● Job
From the entries below, reproduce exactly the line containing "clear_scene()", the line containing "if empty is", and every line in between, with nothing added.
— Start of Excerpted data —
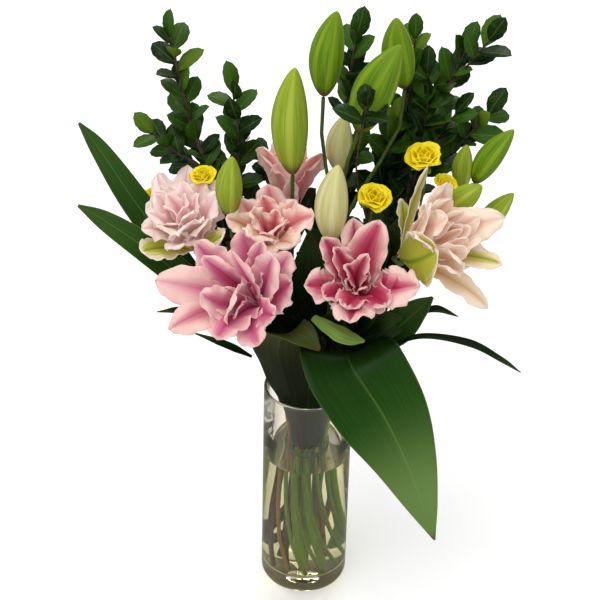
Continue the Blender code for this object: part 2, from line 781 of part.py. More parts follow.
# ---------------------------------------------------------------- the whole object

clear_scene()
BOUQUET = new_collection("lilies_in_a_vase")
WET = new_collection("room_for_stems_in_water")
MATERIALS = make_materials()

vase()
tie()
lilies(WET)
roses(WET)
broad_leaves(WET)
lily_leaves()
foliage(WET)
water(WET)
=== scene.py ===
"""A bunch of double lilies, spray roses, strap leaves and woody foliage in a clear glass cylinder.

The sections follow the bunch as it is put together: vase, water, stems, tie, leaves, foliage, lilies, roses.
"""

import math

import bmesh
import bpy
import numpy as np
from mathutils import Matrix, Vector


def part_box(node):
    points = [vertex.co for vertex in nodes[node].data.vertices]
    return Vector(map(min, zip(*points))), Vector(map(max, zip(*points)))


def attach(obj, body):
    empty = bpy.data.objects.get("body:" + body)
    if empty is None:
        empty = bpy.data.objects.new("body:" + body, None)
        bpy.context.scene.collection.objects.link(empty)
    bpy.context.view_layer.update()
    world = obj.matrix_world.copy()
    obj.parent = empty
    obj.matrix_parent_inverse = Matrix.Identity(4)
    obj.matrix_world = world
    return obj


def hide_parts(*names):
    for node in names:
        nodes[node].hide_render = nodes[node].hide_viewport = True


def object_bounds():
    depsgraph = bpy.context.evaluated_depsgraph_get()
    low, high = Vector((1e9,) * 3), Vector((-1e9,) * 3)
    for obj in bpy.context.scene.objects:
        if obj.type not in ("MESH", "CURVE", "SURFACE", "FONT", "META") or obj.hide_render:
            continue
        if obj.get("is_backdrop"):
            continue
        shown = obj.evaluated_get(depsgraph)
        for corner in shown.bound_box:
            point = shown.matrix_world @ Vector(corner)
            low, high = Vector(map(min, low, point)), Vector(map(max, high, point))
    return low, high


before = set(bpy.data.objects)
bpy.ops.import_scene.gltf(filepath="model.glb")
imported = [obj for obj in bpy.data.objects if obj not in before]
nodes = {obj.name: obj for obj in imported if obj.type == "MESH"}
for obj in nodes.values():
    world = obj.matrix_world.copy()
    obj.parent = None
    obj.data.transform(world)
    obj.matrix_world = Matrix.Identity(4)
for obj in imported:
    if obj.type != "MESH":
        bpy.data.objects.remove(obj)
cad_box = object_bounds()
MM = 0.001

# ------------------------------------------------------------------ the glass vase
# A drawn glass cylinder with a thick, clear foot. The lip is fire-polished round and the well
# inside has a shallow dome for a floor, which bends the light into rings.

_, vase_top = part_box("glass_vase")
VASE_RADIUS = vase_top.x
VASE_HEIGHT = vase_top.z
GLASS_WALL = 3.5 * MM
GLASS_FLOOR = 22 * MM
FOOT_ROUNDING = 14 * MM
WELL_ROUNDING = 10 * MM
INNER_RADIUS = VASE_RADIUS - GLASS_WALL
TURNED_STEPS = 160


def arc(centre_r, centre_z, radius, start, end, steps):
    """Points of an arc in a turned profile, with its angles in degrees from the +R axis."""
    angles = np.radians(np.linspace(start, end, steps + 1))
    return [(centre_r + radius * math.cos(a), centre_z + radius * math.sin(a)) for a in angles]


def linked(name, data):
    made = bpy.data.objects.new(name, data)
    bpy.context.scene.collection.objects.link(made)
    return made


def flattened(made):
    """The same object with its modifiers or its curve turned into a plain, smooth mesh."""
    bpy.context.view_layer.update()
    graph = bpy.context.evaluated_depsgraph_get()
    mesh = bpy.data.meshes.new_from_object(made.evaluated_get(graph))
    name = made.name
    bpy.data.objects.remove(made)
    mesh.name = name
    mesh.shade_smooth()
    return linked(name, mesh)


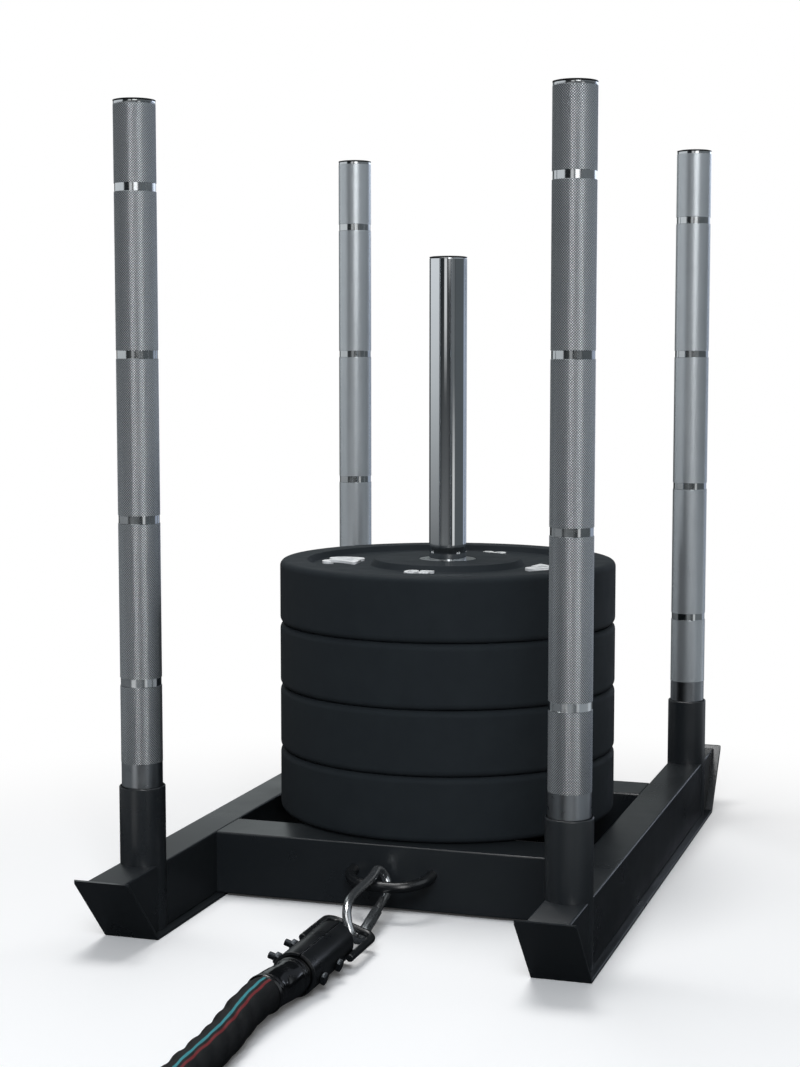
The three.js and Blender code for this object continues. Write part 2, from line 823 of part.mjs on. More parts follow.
— End of Excerpted data —
● Solved exercise
clear_scene()
BOUQUET = new_collection("lilies_in_a_vase")
WET = new_collection("room_for_stems_in_water")
MATERIALS = make_materials()

vase()
tie()
lilies(WET)
roses(WET)
broad_leaves(WET)
lily_leaves()
foliage(WET)
water(WET)
=== scene.py ===
"""A bunch of double lilies, spray roses, strap leaves and woody foliage in a clear glass cylinder.

The sections follow the bunch as it is put together: vase, water, stems, tie, leaves, foliage, lilies, roses.
"""

import math

import bmesh
import bpy
import numpy as np
from mathutils import Matrix, Vector


def part_box(node):
    points = [vertex.co for vertex in nodes[node].data.vertices]
    return Vector(map(min, zip(*points))), Vector(map(max, zip(*points)))


def attach(obj, body):
    empty = bpy.data.objects.get("body:" + body)
    if empty is None:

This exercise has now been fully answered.